You see, too often we turn toward the shiny and turn away from the sincere. We chase after platforms while ignoring the people planted at our feet. We pour out energy for opportunities that serve ego, while withholding it from souls who cry out for connection. And in doing so, we miss the assignment entirely.


There is a sacred weight in presence. A holy task in simply seeing who shows up. But we are often too caught up in our own importance to recognize divine appointments when they wear dusty clothes and carry broken eyes.

We give our undivided attention to the indifferent the ones who couldn’t care less if our words breathe life or not. Yet the ones who are thirsty for truth, desperate for spirit, eager to be made whole we ignore them. We delay them. We devalue them.


And so the Creator, whose eyes see all motives and moments, felt the shift. His face grew heavy because the messenger missed the message. You turned away, when you should’ve leaned in.


Let me tell you a story passed down in our family a bit of folklore from the old country, told to me by my grandmother, who had more wisdom in her hands than most folks have in their books.


There was a woman named Ama, who lived in a village wrapped in hills and history. She was known for her ability to call rain with her songs. Whenever drought struck the land, the villagers would call upon Ama, and she would go to the old well, sing into the stone, and clouds would gather like old friends answering her melody.


One season, the rain did not come. The earth cracked. The cattle cried. And Ama walked house to house, knocking gently, asking if anyone could lend her a drink of water so she might have the strength to sing. But the people, tired and suspicious, turned her away.

“You’re just an old woman,” they said. “You can’t help us now. We need someone important.”

Weary, she sat beneath a tamarind tree, voice dry, spirit aching. A small child, no older than six, came to her with a gourd of water. “I saved this,” the child whispered. “You helped my mother once.”

Ama drank slowly, looked at the child, and began to sing not loud, but soft like morning mist.


Within the hour, the skies wept.

When the villagers came running, begging forgiveness, the child said, “You wanted a miracle but turned away the miracle-maker.”

And that, my friend, is what we do too often.

We overlook the Ama in our lives the quiet, spirit-thirsty souls who don’t shine in public but shimmer in truth. We look over seekers to cater to skeptics. We pass by hungry eyes to serve full plates to the prideful. And in doing so, we disappoint the One who entrusted us with the sacred duty of care.


The Creator’s face grows heavy not because we are imperfect, but because we are indifferent. Because we forget that attention is holy. That compassion is divine currency. That to look into someone and not just at them is to honor the image of God within them.

So I ask you: who have you turned away lately?

Maybe it was the friend who called while you were “busy.” The child who asked a hard question you didn’t feel like answering.
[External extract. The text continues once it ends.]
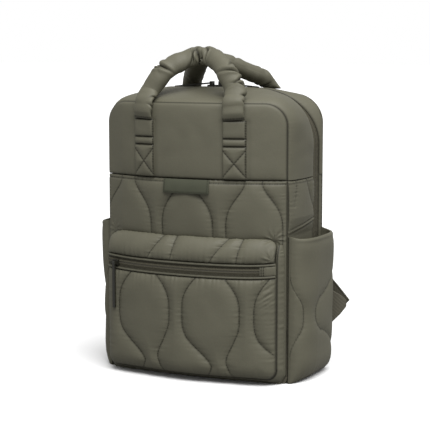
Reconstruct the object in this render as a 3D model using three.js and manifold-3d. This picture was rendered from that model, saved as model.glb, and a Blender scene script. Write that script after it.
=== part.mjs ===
// Quilted puffer backpack with two padded carrying handles, standing upright on its base.
// Millimetres, +Z up, the front faces -Y, +X is the right-hand side seen from the front.
// The origin is the middle of the flat base.

import * as THREE from 'three';
import { mergeVertices } from 'three/addons/utils/BufferGeometryUtils.js';
import Module from 'manifold-3d';

// Driving dimensions of the bag body
const WIDTH = 270;
const SIDE_DEPTH = 128;
const FRONT_TOP = 381;
const ZIP_TOP = 400;
const BACK_TOP = 392;
const CROSS_SEAM = 278;
const SEAM_BOW = 31;
const BASE_BOW = 11;
const ZIP_BOW = 40;
const ZIP_REAR = 15;
const ZIP_BAND = 24;
const FRONT_CORNER = 30;
const ZIP_CORNER = 72;
const BACK_CORNER = 50;
const BASE_CORNER = 12;
const WALL = 4;
const GAP = 0.35;
const STRIP_CROWN = 3;
const CORNER_CROWN = 6;
const CORNER_AT = 0.62;
const CORNER_SPREAD = 0.25;
const SIDE_BREAK = 150;
const CROWN_FADE = 24;
const PANEL_FOOT = 0.8;

// Quilting: padded bulbs with narrow necks, in columns across the cloth
const QUILT_PITCH = 95.5;
const QUILT_SHIFT = -3.5;
const BULB_HALF = 38.5;
const NECK_HALF = 11.5;
const QUILT_RISE = 69;
const PUFF = 6;
const YOKE_PUFF = 2.6;
const PUFF_SPREAD = 26;
const SEAM_PINCH = 9;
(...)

The stranger who looked lost and needed your voice. The spirit ready to be led to light but you were too taken by the ones already standing in it.

But grace still remains.

You can turn back. You can choose to see. To listen. To be like the child who gave Ama water not because he wanted a miracle, but because he remembered love.


And that’s the lesson: love doesn’t frown it grieves when we forget its purpose.

So the next time someone interrupts your rhythm pause. Look up. Be gentle.


Because the Creator is always watching, not just to judge, but to hope. To hope that this time, your heart will respond before your ego does. That this time, you will lean into the voice of the blind man, the whisper of the beggar, the faith of the child.


And when you do, the heavens won’t grow heavy. They’ll open.